5. Monitor and Rebalance
- Review annually to ensure your fund still aligns with your goals.
- Rebalance if your portfolio drifts from your desired asset mix.
Example: Comparing Two UK Funds
Fund | Type | OCF | Risk Level | Best For |
---|---|---|---|---|
Vanguard LifeStrategy 60% Equity Fund | Multi-Asset, Passive | ~0.22% | Moderate | Balanced, hands-off investing |
Baillie Gifford Global Discovery Fund | Equity, Active | ~0.53% | High | Long-term growth seekers |
Who Should Invest in Unit Trusts or Mutual Funds?
Unit trusts and mutual funds are ideal for:
- Beginner investors seeking simplicity and diversification.
- Long-term investors focused on growth or income.
- People who prefer professional management over DIY stock picking.
- Investors looking for tax-efficient options within ISAs or SIPPs.

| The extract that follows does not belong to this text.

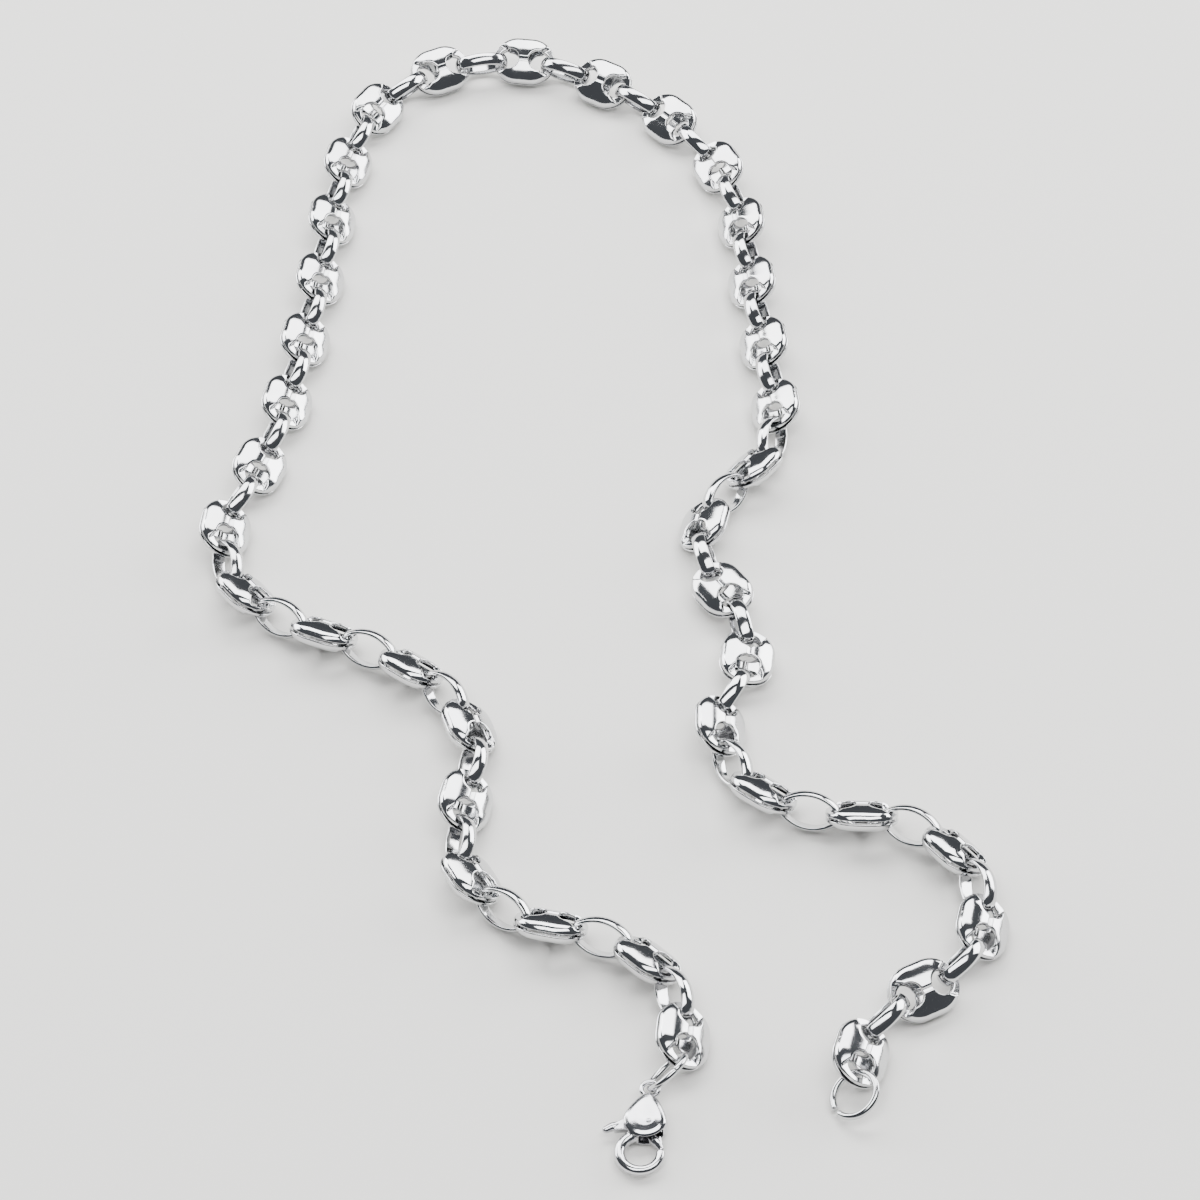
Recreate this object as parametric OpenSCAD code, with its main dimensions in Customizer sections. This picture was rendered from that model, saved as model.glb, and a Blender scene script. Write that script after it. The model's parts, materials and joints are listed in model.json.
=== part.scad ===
// Coffee-bean chain necklace with lobster clasp, laid out open on a flat surface.
// Units are millimetres, +Z is up, and the origin is on the resting surface.
// Links are numbered from the clasp end: even link numbers are beans, odd ones are connector rings.

/* [Bean link] */
// Length of a bean link along the chain
bean_l = 10.3; // [10.2:0.1:10.5]
// Width of a bean link
bean_w = 8; // [7.8:0.1:8.2]
// Thickness of a bean link over both shells
bean_t = 4; // [3.8:0.1:4.2]
// Thickness of the steel sheet that the shells are pressed from
sheet = 0.5; // [0.4:0.05:0.6]
// Gap between the two shells along their edge
slit = 0.4; // [0.2:0.1:0.6]
// Diameter of the hole near each end of a bean
hole_d = 3.5; // [3.4:0.1:3.6]
// Thickness of the welded bar beyond each hole
bar_t = 1; // [0.8:0.1:1]
// Depth of the crease that runs from hole to hole
crease = 0.25; // [0.1:0.05:0.35]

/* [Connector ring] */
// Height of a connector ring over its outside, across the chain
ring_h = 5.74; // [5.6:0.14:5.74]
// Width of the strip that the ring is bent from
strip_w = 2.1; // [1.8:0.1:2.1]
// Thickness of the strip at the middle of its domed outside
strip_t = 0.7; // [0.6:0.05:0.7]

/* [Jump rings and clasp] */
// Outside diameter of the two wire jump rings
jump_d = 7.4; // [7.3:0.1:7.5]
// Wire diameter of the jump rings
jump_wire = 0.95; // [0.85:0.05:0.95]
// Thickness of the clasp body
clasp_t = 3; // [2.9:0.1:3.1]
// Thickness of the clasp's hook
hook_wire = 1.5; // [1.4:0.1:1.6]
// Diameter of the clasp's pivot pin
pin_d = 0.8; // [0.7:0.05:0.85]
// Play between the pin and the lever's bore
pin_play = 0.1; // [0.05:0.05:0.1]

/* [Hidden] */
$fn = 48;

// ---- how the chain lies -------------------------------------------------------------------
bean_count = 37;
last_link = 2 * bean_count - 2;
// Middle of the first bean, over the resting surface
start = [12.9, -96.5, 3.14];
// Height at which a rolled link rests on its edges
rest_z = 3.14;
// Direction of the chain in degrees from +X at some link numbers; links between them are evenly turned
LIE = [
  [0, 84], [2, 134], [3, 159], [4, 167], [7, 92], [8, 79], [9, 86], [11, 129], [13, 154], [14, 156],
  [15, 148], [18, 85], [19, 68], [22, 81], [28, 86], [31, 75], [33, 46], [37, -26], [40, -49],
  [42, -67], [44, -85], [48, -84], [50, -85], [52, -125], [53, -129], [54, -102], [56, -57],
  [59, -116], [60, -91], [62, -40], [63, -15], [64, -2], [69, -128], [70, -152], [72, -106],
];
// How far each link is rolled about the chain's own line, in degrees at some link numbers
ROLL = [[0, 33], [54, 33], [60, -33], [72, -33]];

function heading(k) = lookup(k, LIE);
function roll(k) = lookup(k, ROLL);
function along(k) = [cos(heading(k)), sin(heading(k)), 0];
function face_of(k) = [
  sin(heading(k)) * sin(roll(k)),
  -cos(heading(k)) * sin(roll(k)),
  cos(roll(k)),
];
function unit(v) = v / norm(v);
function flat_on(v, n) = unit(v - (v * n) * n);

// ---- sizes that follow from the ones above --------------------------------------------------
bean_r = bean_w / 2;
bean_mid = bean_l - bean_w;
rim_w = 0.85;
hole_x = bean_l / 2 - rim_w - hole_d / 2;
// A ring swings sideways about the middle of the hole and tips about a point this far beyond it
tip_x = 2.35;
// The ring's oval is four arcs, whose centres and radii stand on 3-4-5 triangles
ring_unit = ring_h / 14;
ring_l = 22 * ring_unit;
ring_end_r = 5 * ring_unit;
ring_mid_r = 15 * ring_unit;
link_reach = ring_l / 2 - ring_end_r;

// Radius of the long arc that meets a small arc of radius r, whose centre is c along, at height b
function arc_between(c, b, r) = (c * c + b * b - r * r) / (2 * (b - r));

// Middle of the next link, from the middle p of link k, if the two hang together exactly
function hung_middle(p, k) =
  k % 2 == 0
    ? p + hole_x * along(k) + tip_x * flat_on(along(k + 1), face_of(k)) + link_reach * along(k + 1)
    : p + link_reach * along(k) + tip_x * flat_on(along(k), face_of(k + 1)) + hole_x * along(k + 1);
// The links have play in each other, which lets each one settle half way back to its resting height
function settled(p) = [p.x, p.y, (p.z + rest_z) / 2];

MIDDLE = [for (k = 0, p = start; k <= last_link; p = settled(hung_middle(p, k)), k = k + 1) p];

module at_link(k) {
  translate(MIDDLE[k]) rotate([0, 0, heading(k)]) rotate([roll(k), 0, 0]) children();
}

// ---- bean link --------------------------------------------------------------------------------
edge_r = 1.2;
edge_x = bean_r - edge_r;
crown_r = arc_between(edge_x, (bean_t - slit) / 2, edge_r);
crown_z = bean_t / 2 - crown_r;
crown_turn = atan2(edge_x, slit / 2 - crown_z);

// Half of a shell's section, pulled in by inset: a tight arc at the edge and a wide one over the crown
module dome_section(inset) {
  intersection() {
    translate([0, crown_z]) circle(crown_r - inset, $fn = 240);
    translate([0, slit / 2]) square([(crown_r - inset) * sin(crown_turn), bean_t]);
  }
  intersection() {
    translate([edge_x, slit / 2]) circle(edge_r - inset);
    translate([0, slit / 2]) square([bean_r, bean_t]);
  }
}

module shell_section() {
  difference() {
    dome_section(0);
    dome_section(sheet);
  }
}

module pressed_dome() {
  for (end = [-1, 1])
    translate([end * bean_mid / 2, 0, 0]) rotate([0, 0, -90 * end])
      rotate_extrude(angle = 180) shell_section();
  rotate([90, 0, 90]) linear_extrude(bean_mid, center = true)
    for (side = [0, 1]) mirror([side, 0]) shell_section();
}

// Room over the end bar, so that the ring can lie in it at any swing
module end_notch() {
  reach = bean_l / 2 - hole_x + 1;
  near = strip_w / 2 + 0.15;
  far = near + reach * tan(32);
  translate([hole_x, 0, bar_t / 2]) linear_extrude(bean_t)
    polygon([[-0.4, -near], [reach, -far], [reach, far], [-0.4, near]]);
}

module crease_groove() {
  rotate([90, 0, 90]) linear_extrude(2 * hole_x, center = true)
    polygon([[0, bean_t / 2 - crease], [1, bean_t / 2 + 1], [-1, bean_t / 2 + 1]]);
}

module bean_shell() {
  difference() {
    pressed_dome();
    for (end = [0, 1]) mirror([end, 0, 0]) {
      translate([hole_x, 0, 0]) cylinder(d = hole_d, h = bean_t);
      end_notch();
    }
    crease_groove();
  }
}

// Bar beyond each hole, where the two shells are welded to each other
module end_bar() {
  difference() {
    intersection() {
      translate([bean_mid / 2, 0, 0]) cylinder(r = bean_r - 0.05, h = bar_t, center = true);
      translate([bean_l / 2 - 1.6, -bean_r, -bar_t]) cube([2, bean_w, 2 * bar_t]);
    }
    translate([hole_x, 0, 0]) cylinder(d = hole_d, h = bean_t, center = true);
  }
}

module bean() {
  color("silver") {
    for (side = [0, 1]) mirror([0, 0, side]) bean_shell();
    for (end = [0, 1]) mirror([end, 0, 0]) end_bar();
  }
}

// ---- connector ring -----------------------------------------------------------------------------
strip_dome_r = 1.9;

// Section of the strip, flat inside and domed outside, for a bend of outside radius r
module strip_section(r) {
  intersection() {
    translate([r - strip_t, -strip_w / 2]) square([strip_t, strip_w]);
    translate([r - strip_dome_r, 0]) circle(strip_dome_r, $fn = 120);
  }
}

module ring() {
  color("gainsboro") rotate([90, 0, 0]) for (side = [0, 180]) rotate([0, 0, side]) {
    intersection() {
      translate([link_reach, 0, 0]) rotate_extrude() strip_section(ring_end_r);
      linear_extrude(4, center = true)
        polygon([[link_reach, 0], [link_reach + 3, 4], [link_reach + 3, -4]]);
    }
    intersection() {
      translate([0, ring_h / 2 - ring_mid_r, 0]) rotate_extrude() strip_section(ring_mid_r);
      linear_extrude(4, center = true)
        translate([0, ring_h / 2 - ring_mid_r]) polygon([[0, 0], [6, 8], [-6, 8]]);
    }
  }
}

// ---- jump rings -----------------------------------------------------------------------------------
jump_r = (jump_d - jump_wire) / 2;
jump_in_hole = 3.4;

// Round wire ring in the XZ plane, with a gap of some degrees at the angle gap_at
module jump_ring(gap, gap_at) {
  color("lightgray") rotate([90, 0, 0]) rotate([0, 0, gap_at + gap / 2])
    rotate_extrude(angle = 360 - gap) translate([jump_r, 0]) circle(d = jump_wire);
}

// The wire passes through the bean's hole, so a jump ring hangs from that point
clasp_ring_turn = [0, 0, 236];
clasp_ring_roll = -36;
module at_clasp_ring() {
  at_link(0) translate([-jump_in_hole, 0, 0]) rotate([-roll(0), 0, 0]) rotate([0, 0, -heading(0)])
    rotate(clasp_ring_turn) rotate([clasp_ring_roll, 0, 0]) translate([jump_r, 0, 0]) children();
}

module clasp_ring() { at_clasp_ring() jump_ring(1, 60); }

// The last bean carries an open jump ring that lies nearly flat
end_ring_turn = [0, 10, -92];
end_ring_roll = -60;
module at_end_ring() {
  at_link(last_link) translate([jump_in_hole, 0, 0]) rotate([-roll(last_link), 0, 0])
    rotate([0, 0, -heading(last_link)]) rotate(end_ring_turn) rotate([end_ring_roll, 0, 0])
      translate([jump_r, 0, 0]) children();
}

module end_ring() { at_end_ring() jump_ring(14, -54); }

// ---- lobster clasp ----------------------------------------------------------------------------------
// The clasp's own X axis runs from its eye to its hook, Y points to the gate and Z is its thickness
eye_r = 1.15;
eye_wire = 0.7;
eye_drop = -20;
body_x = 5.4;
body_r = 3.1;
hook_x = 10;
hook_r = 2.7;
hook_from = -165;
hook_to = 102;
pivot = [5.8, 0.6];
hub_r = 1.15;
pocket_t = 1.7;
lever_z = [-0.75, 0.2];
spring_r = 0.7;
spring_wire = 0.25;

module at_clasp() {
  at_clasp_ring() rotate([0, -eye_drop, 0]) translate([jump_r, 0, 0]) rotate([0, eye_drop, 0])
    rotate([-clasp_ring_roll, 0, 0]) rotate([0, 0, -clasp_ring_turn.z])
      rotate([0, 0, 262]) rotate([0, 5, 0]) children();
}

module clasp_outline() {
  translate([body_x, 0]) circle(body_r);
  polygon([[1.1, -0.7], [4, -2.75], [4, 2.75], [1.1, 0.7]]);
}

// Pocket that the lever turns in, open to the thumb side and to the hook
module lever_pocket() {
  translate([pivot.x, pivot.y, -pocket_t / 2]) linear_extrude(pocket_t) {
    circle(hub_r + 0.2);
    polygon([[-1.3, 0], [-3.6, -5], [1.9, -6], [1.3, 0]]);
    polygon([[-0.3, 1.5], [0.9, 1.9], [2.2, 3.4], [3.6, 3.4], [3.6, -0.75], [2.1, -0.85], [0.8, -1.2]]);
  }
}

module clasp_body() {
  color("silver") at_clasp() {
    difference() {
      union() {
        translate([0, 0, -clasp_t / 2]) linear_extrude(clasp_t) clasp_outline();
        rotate_extrude() translate([eye_r, 0]) circle(d = eye_wire);
        translate([hook_x, 0, 0]) rotate([0, 0, hook_from])
          rotate_extrude(angle = hook_to - hook_from) translate([hook_r, 0]) circle(d = hook_wire);
      }
      lever_pocket();
      translate([pivot.x, pivot.y, -clasp_t]) cylinder(d = pin_d, h = 2 * clasp_t);
    }
  }
}

module clasp_pin() {
  color("gray") at_clasp() translate([pivot.x, pivot.y, -clasp_t / 2]) cylinder(d = pin_d, h = clasp_t);
}

// Hub, thumb tab and the gate that closes the hook's mouth, in one piece
module clasp_lever() {
  color("darkgray") at_clasp() difference() {
    translate([pivot.x, pivot.y, lever_z[0]]) linear_extrude(lever_z[1] - lever_z[0]) {
      circle(hub_r);
      polygon([[-0.9, -0.5], [-0.7, -3.6], [0.5, -6], [1.2, -6.1], [1.4, -5.4], [0.9, -3.4], [1, -0.3]]);
      polygon([[-0.2, 1.1], [1.6, 1.9], [3.1, 2.5], [3.4, 1.6], [2, 0.2], [0.8, -0.7]]);
    }
    translate([pivot.x, pivot.y, -clasp_t]) cylinder(d = pin_d + pin_play, h = 2 * clasp_t);
  }
}

// Torsion spring wound round the pin beside the lever's hub
module clasp_spring() {
  color("dimgray") at_clasp() for (turn = [0, 1])
    translate([pivot.x, pivot.y, 0.4 + turn * 0.2]) rotate_extrude() translate([spring_r, 0]) circle(d = spring_wire);
}

// ---- nodes ---------------------------------------------------------------------------------------------
// Links at the back of the neck are drawn as pairs of a bean and the ring after it
first_paired = 20;
last_paired = 57;
SINGLE = [for (k = [0:last_link]) if (k < first_paired || k > last_paired) k];
PAIRED = [for (k = [first_paired:2:last_paired]) k];

function two_digits(n) = n < 10 ? str("0", n) : str(n);
function link_name(k) = str(k % 2 == 0 ? "bean_" : "ring_", two_digits(floor(k / 2) + 1));
function pair_name(k) = str("bean_and_ring_", two_digits(k / 2 + 1));

module link(k) { at_link(k) if (k % 2 == 0) bean(); else ring(); }

clasp_body();
clasp_lever();
clasp_pin();
clasp_spring();
clasp_ring();
end_ring();
for (k = SINGLE) link(k);
for (k = PAIRED) union() { link(k); link(k + 1); }
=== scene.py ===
# %% [markdown]
# # A coffee-bean chain necklace in polished steel
#
# This lesson gives a chain necklace its looks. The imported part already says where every
# link lies and which link hangs from which. We build each kind of link once, in fine
# detail, and let Geometry Nodes lay copies of it exactly where the part's own links are.
#
# We work through these steps:
# 1. load the part and measure it
# 2. write the small helpers for colours, meshes and nodes
# 3. mix the steels
# 4. press the bean link, bend the connector ring, wind the jump ring
# 5. lay the links out
# 6. cast the clasp
# 7. light it, stage it and set the camera

# %% Load the part
import json
import math

import bmesh
import bpy
import numpy as np
from mathutils import Matrix, Vector

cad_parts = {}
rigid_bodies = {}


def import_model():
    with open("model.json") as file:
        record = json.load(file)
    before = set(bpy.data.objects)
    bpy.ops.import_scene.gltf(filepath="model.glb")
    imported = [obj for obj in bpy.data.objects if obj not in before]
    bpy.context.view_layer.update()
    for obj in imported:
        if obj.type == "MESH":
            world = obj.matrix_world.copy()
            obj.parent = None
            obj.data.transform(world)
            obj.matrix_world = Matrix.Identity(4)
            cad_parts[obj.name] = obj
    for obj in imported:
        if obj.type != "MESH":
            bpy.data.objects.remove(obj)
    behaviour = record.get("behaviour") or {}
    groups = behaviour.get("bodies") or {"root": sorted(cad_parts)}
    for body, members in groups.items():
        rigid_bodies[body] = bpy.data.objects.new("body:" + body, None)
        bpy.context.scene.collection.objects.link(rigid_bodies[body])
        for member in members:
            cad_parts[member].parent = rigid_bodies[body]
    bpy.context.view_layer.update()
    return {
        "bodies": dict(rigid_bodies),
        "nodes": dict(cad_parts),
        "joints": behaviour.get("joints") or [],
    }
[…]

Tips for Choosing the Right Fund
- Check the OCF and platform fees.
- Look at the fund’s track record, but remember past performance is not a guarantee.
- Understand the underlying assets and risk profile.
- Consider active vs passive based on your goals and fee tolerance.
Pros and Cons Summary
Pros | Cons |
---|---|
Easy diversification | Ongoing management fees |
Professionally managed | Market volatility risk |
Accessible through ISAs & SIPPs | Some funds underperform indexes |
Wide range of options | Active funds can be costly |
Future Trends in 2025 and Beyond
- Growth of low-cost passive index funds.
- Increased popularity of ESG-integrated unit trusts and mutual funds.
- Expansion of thematic funds in areas like AI, clean energy, and healthcare.
- More transparent fee structures due to regulatory changes.
Final Thoughts
Unit trusts and mutual funds remain an excellent option for UK investors who want a simple, diversified, and flexible way to invest.
Whether you prefer low-cost passive funds or actively managed strategies, there are options to suit every risk profile and investment goal. By choosing the right platform, minimising fees, and staying invested long term, these funds can form a solid foundation for wealth building.